Open Model Lab

Dashboards

Dashboard pages are planned scaffolding. Charts will only appear after the underlying data is available and tied to published runs.

Status

Planned dashboard index. There are no public charts yet because there are no public runs yet.

Planned dashboards

planned

Score / Cost / Latency

Will visualize: Per-run score, cost, and latency with task-suite and model context.

Required data: Published run records with model, eval suite, score, cost, and latency fields.

planned

Failure Mode Distribution

Will visualize: Failure-mode counts by model variant, task category, and report.

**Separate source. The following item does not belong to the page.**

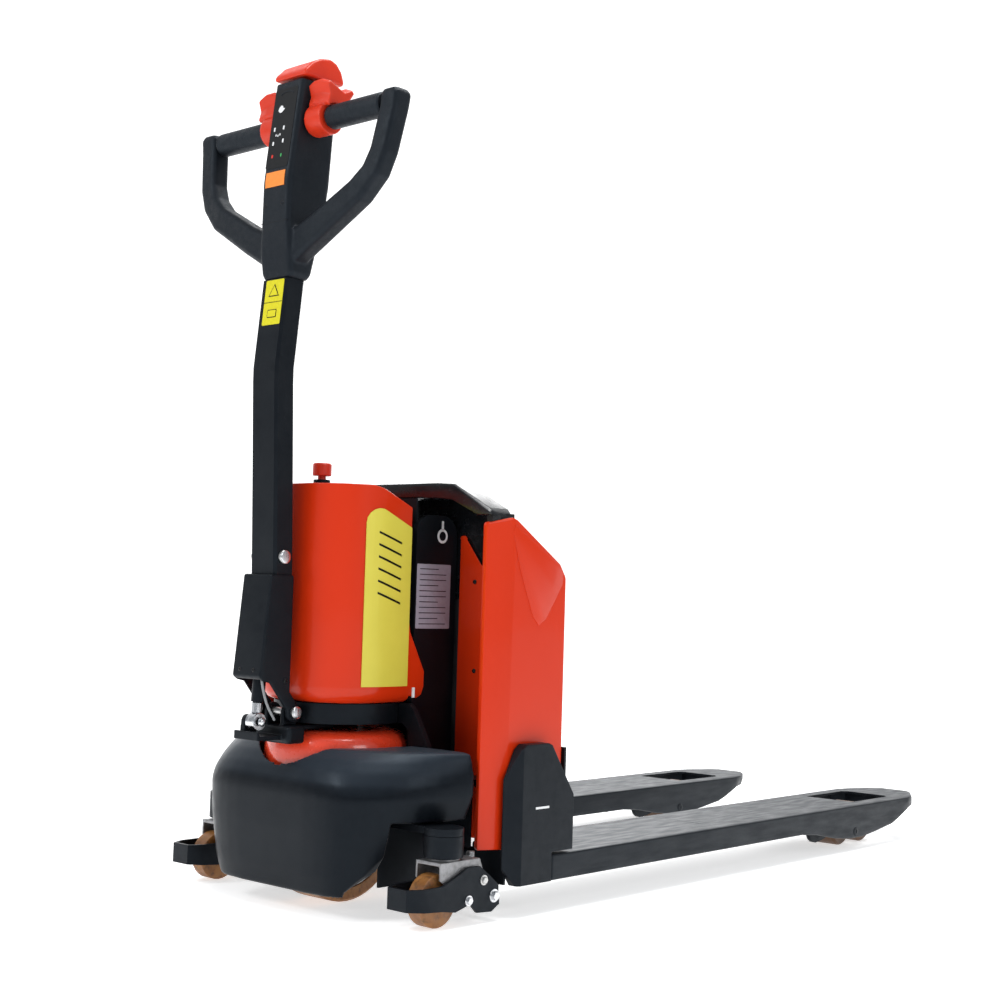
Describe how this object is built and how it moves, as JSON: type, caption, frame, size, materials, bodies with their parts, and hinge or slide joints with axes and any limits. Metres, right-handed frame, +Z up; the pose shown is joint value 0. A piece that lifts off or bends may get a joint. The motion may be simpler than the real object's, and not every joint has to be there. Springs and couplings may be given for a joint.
{
  "type": "electric pallet truck",
  "caption": "Walk-behind electric pallet truck: steered drive wheel under a tilting tiller, two casters, and a lifting fork frame with load rollers.",
  "frame": {"origin": "on the floor, under the middle of the overall length and width", "axes": "+Y from the tiller towards the fork tips, +X to the right as seen from the tiller, +Z up"},
  "size_m": [0.56, 1.549, 1.2405],
  "materials": {
    "red_cover": "gloss",
    "red_control": "satin",
    "yellow_panel": "satin",
    "black_moulding": "satin",
    "black_paint": "satin",
    "grip_rubber": "satin",
    "polyurethane": "satin",
    "zinc_plate": "satin",
    "bare_steel": "satin",
    "battery_case": "matte",
    "orange_key": "satin"
  },
  "bodies": {
    "chassis": {"chassis_frame": "black_paint", "slewing_bearing_race": "bare_steel", "base_cover": "black_moulding", "pump_case": "red_cover", "vent_panel_left": "yellow_panel", "vent_panel_right": "yellow_panel", "support_ring": "black_paint", "stop_collar": "black_moulding", "pump_motor": "bare_steel", "oil_tank": "black_moulding", "motor_controller": "battery_case", "lift_cylinder": "black_paint", "caster_head_left": "black_paint", "caster_head_right": "black_paint"},
    "stop_button": {"stop_knob": "red_control"},
    "drive_unit": {"drive_yoke": "black_paint", "hub_motor": "bare_steel", "dome_cover": "red_cover", "tiller_bracket": "black_paint"},
    "drive_wheel": {"drive_rim": "zinc_plate", "drive_tread": "polyurethane"},
    "tiller": {"tiller_arm": "black_paint", "handle_head": "black_moulding", "grip_left": "grip_rubber", "grip_right": "grip_rubber", "tiller_pivot_pin": "zinc_plate", "gas_spring_pin": "zinc_plate"},
    "gas_spring": {"gas_spring_body": "black_paint"},
    "gas_spring_piston": {"gas_spring_rod": "bare_steel"},
    "belly_button": {"belly_switch": "red_control"},
    "paddles": {"paddle_left": "red_control", "paddle_right": "red_control"},
    "lift_switch": {"lift_rocker": "orange_key"},
    "fork_frame": {"fork_left": "black_paint", "fork_right": "black_paint", "heel_frame": "black_paint", "side_cover_left": "red_cover", "side_cover_right": "red_cover", "top_arch": "black_moulding", "battery_pack": "battery_case", "lift_rod": "bare_steel"},
    "rocker": {"lift_rocker_shaft": "black_paint"},
    "caster_swivel_left": {"caster_bridge_left": "zinc_plate", "caster_guard_left": "black_paint"},
    "caster_link_left": {"caster_arm_left": "zinc_plate"},
    "caster_roller_left": {"caster_wheel_left": "polyurethane"},
    "rod_left": {"push_rod_left": "bare_steel"},
    "yoke_left": {"roller_yoke_left": "black_paint"},
    "bogie_left": {"roller_bogie_left": "zinc_plate"},
    "roller_left_front": {"load_roller_left_front": "polyurethane"},
    "roller_left_rear": {"load_roller_left_rear": "polyurethane"},
    "caster_swivel_right": {"caster_bridge_right": "zinc_plate", "caster_guard_right": "black_paint"},
    "caster_link_right": {"caster_arm_right": "zinc_plate"},
    "caster_roller_right": {"caster_wheel_right": "polyurethane"},
    "rod_right": {"push_rod_right": "bare_steel"},
    "yoke_right": {"roller_yoke_right": "black_paint"},
    "bogie_right": {"roller_bogie_right": "zinc_plate"},
    "roller_right_front": {"load_roller_right_front": "polyurethane"},
    "roller_right_rear": {"load_roller_right_rear": "polyurethane"}
  },
  "joints": [
    {"name": "stop_press", "type": "slide", "parent": "chassis", "child": "stop_button", "axis": [0, 0, 1], "range_m": [-0.0055, 0]},
    {"name": "steer", "type": "hinge", "parent": "chassis", "child": "drive_unit", "pos_m": [0, -0.5945, 0.192], "axis": [0, 0, 1], "range_deg": [-85, 85]},
    {"name": "drive_spin", "type": "hinge", "parent": "drive_unit", "child": "drive_wheel", "pos_m": [0, -0.5945, 0.105], "axis": [1, 0, 0], "continuous": true},
    {"name": "tiller_tilt", "type": "hinge", "parent": "drive_unit", "child": "tiller", "pos_m": [0, -0.7075, 0.281], "axis": [1, 0, 0], "range_deg": [0, 70], "stiffness_Nm_per_rad": 24, "springref_deg": -20.05},
    {"name": "gas_spring_swing", "type": "hinge", "parent": "drive_unit", "child": "gas_spring", "pos_m": [0, -0.7535, 0.268], "axis": [1, 0, 0], "range_deg": [0, 76]},
    {"name": "gas_spring_stroke", "type": "slide", "parent": "gas_spring", "child": "gas_spring_piston", "axis": [0, 0.07, 0.9975], "range_m": [-0.06, 0]},
    {"name": "belly_press", "type": "slide", "parent": "tiller", "child": "belly_button", "axis": [0, 0, 1], "range_m": [-0.004, 0], "stiffness_N_per_m": 900, "springref_m": 0.002},
    {"name": "speed_paddles", "type": "hinge", "parent": "tiller", "child": "paddles", "pos_m": [0, -0.7115, 1.14], "axis": [1, 0, 0], "range_deg": [-30, 30], "stiffness_Nm_per_rad": 0.6},
    {"name": "lift_lower_rock", "type": "hinge", "parent": "tiller", "child": "lift_switch", "pos_m": [0, -0.6805, 1.09], "axis": [1, 0, 0], "range_deg": [-5, 5], "stiffness_Nm_per_rad": 0.2},
    {"name": "fork_lift", "type": "slide", "parent": "chassis", "child": "fork_frame", "axis": [0, 0, 1], "range_m": [0, 0.115]},
    {"name": "rocker_turn", "type": "hinge", "parent": "fork_frame", "child": "rocker", "pos_m": [0, -0.4445, 0.072], "axis": [1, 0, 0], "range_deg": [0, 50.6]},
    {"name": "caster_swivel_turn_left", "type": "hinge", "parent": "chassis", "child": "caster_swivel_left", "pos_m": [-0.237, -0.6065, 0.094], "axis": [0, 0, 1], "continuous": true},
    {"name": "caster_link_swing_left", "type": "hinge", "parent": "caster_swivel_left", "child": "caster_link_left", "pos_m": [-0.237, -0.5705, 0.062], "axis": [1, 0, 0], "range_deg": [-5, 0], "stiffness_Nm_per_rad": 400, "springref_deg": 6.88},
    {"name": "caster_spin_left", "type": "hinge", "parent": "caster_link_left", "child": "caster_roller_left", "pos_m": [-0.237, -0.6275, 0.0365], "axis": [1, 0, 0], "continuous": true},
    {"name": "push_rod_slide_left", "type": "slide", "parent": "fork_frame", "child": "rod_left", "axis": [0, 1, 0.008], "range_m": [0, 0.0141]},
    {"name": "yoke_swing_left", "type": "hinge", "parent": "fork_frame", "child": "yoke_left", "pos_m": [-0.2, 0.3825, 0.045], "axis": [1, 0, 0], "range_deg": [-46.3, 0]},
    {"name": "bogie_level_left", "type": "hinge", "parent": "yoke_left", "child": "bogie_left", "pos_m": [-0.2, 0.5455, 0.037], "axis": [1, 0, 0], "range_deg": [0, 46.3]},
    {"name": "roller_spin_left_front", "type": "hinge", "parent": "bogie_left", "child": "roller_left_front", "pos_m": [-0.2, 0.5055, 0.037], "axis": [1, 0, 0], "continuous": true},
    {"name": "roller_spin_left_rear", "type": "hinge", "parent": "bogie_left", "child": "roller_left_rear", "pos_m": [-0.2, 0.5855, 0.037], "axis": [1, 0, 0], "continuous": true},
    {"name": "caster_swivel_turn_right", "type": "hinge", "parent": "chassis", "child": "caster_swivel_right", "pos_m": [0.237, -0.6065, 0.094], "axis": [0, 0, 1], "continuous": true},
    {"name": "caster_link_swing_right", "type": "hinge", "parent": "caster_swivel_right", "child": "caster_link_right", "pos_m": [0.237, -0.5705, 0.062], "axis": [1, 0, 0], "range_deg": [-5, 0], "stiffness_Nm_per_rad": 400, "springref_deg": 6.88},
    {"name": "caster_spin_right", "type": "hinge", "parent": "caster_link_right", "child": "caster_roller_right", "pos_m": [0.237, -0.6275, 0.0365], "axis": [1, 0, 0], "continuous": true},
    {"name": "push_rod_slide_right", "type": "slide", "parent": "fork_frame", "child": "rod_right", "axis": [0, 1, 0.008], "range_m": [0, 0.0141]},
    {"name": "yoke_swing_right", "type": "hinge", "parent": "fork_frame", "child": "yoke_right", "pos_m": [0.2, 0.3825, 0.045], "axis": [1, 0, 0], "range_deg": [-46.3, 0]},
    {"name": "bogie_level_right", "type": "hinge", "parent": "yoke_right", "child": "bogie_right", "pos_m": [0.2, 0.5455, 0.037], "axis": [1, 0, 0], "range_deg": [0, 46.3]},
    {"name": "roller_spin_right_front", "type": "hinge", "parent": "bogie_right", "child": "roller_right_front", "pos_m": [0.2, 0.5055, 0.037], "axis": [1, 0, 0], "continuous": true},
    {"name": "roller_spin_right_rear", "type": "hinge", "parent": "bogie_right", "child": "roller_right_rear", "pos_m": [0.2, 0.5855, 0.037], "axis": [1, 0, 0], "continuous": true}
  ],
  "couplings": [
    {"joint": "gas_spring_swing", "follows": "tiller_tilt", "ratio": 1.05},
    {"joint": "gas_spring_stroke", "follows": "tiller_tilt", "m_per_rad": -0.0389},
    {"joint": "rocker_turn", "follows": "fork_lift", "rad_per_m": 7.6491},
    {"joint": "push_rod_slide_left", "follows": "fork_lift", "ratio": 0.1209},
    {"joint": "yoke_swing_left", "follows": "fork_lift", "rad_per_m": -6.997},
    {"joint": "bogie_level_left", "follows": "fork_lift", "rad_per_m": 6.997},
    {"joint": "push_rod_slide_right", "follows": "fork_lift", "ratio": 0.1209},
    {"joint": "yoke_swing_right", "follows": "fork_lift", "rad_per_m": -6.997},
    {"joint": "bogie_level_right", "follows": "fork_lift", "rad_per_m": 6.997}
  ]
}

Required data: Runs with validated failure-mode labels.

planned

Base vs SFT vs DPO Comparison

Will visualize: Controlled behavior changes across base, SFT, and DPO variants.

Required data: Comparable runs on the same task suite and documented model cards.

planned

Agent Traces

Will visualize: Step-by-step tool use, retries, errors, and task outcomes.

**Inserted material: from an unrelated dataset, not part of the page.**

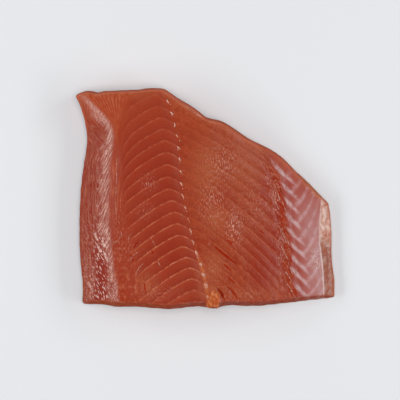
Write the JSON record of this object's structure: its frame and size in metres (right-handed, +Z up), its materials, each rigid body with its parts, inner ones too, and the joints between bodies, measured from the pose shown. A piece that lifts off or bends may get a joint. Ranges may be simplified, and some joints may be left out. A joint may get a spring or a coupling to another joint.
{
  "type": "coho salmon fillet",
  "caption": "Raw coho salmon fillet portion, flesh side up, with a slanting collar cut, flaky loin and flank, and a pale belly strip.",
  "frame": {"origin": "middle of the fillet's box in plan, on the flat skin side that it lies on", "axes": "+X from the back of the fish to its belly, +Y towards the head, +Z up out of the flesh side"},
  "size_m": [0.1372, 0.117, 0.0228],
  "materials": {
    "flesh": "gloss"
  },
  "bodies": {
    "root": {"fillet": "flesh"}
  },
  "joints": []
}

Required data: Replayable trace records from the agent harness.

planned

Safety / Helpfulness Trade-off

Will visualize: Refusal quality, over-refusal, under-refusal, jailbreak robustness, and helpfulness.

Required data: Safety eval runs over both risky and harmless requests.

planned

Score per GPU-Hour

Will visualize: Behavior gain compared with training or inference compute cost.

Required data: Scaling-ladder runs with compute accounting and comparable score fields.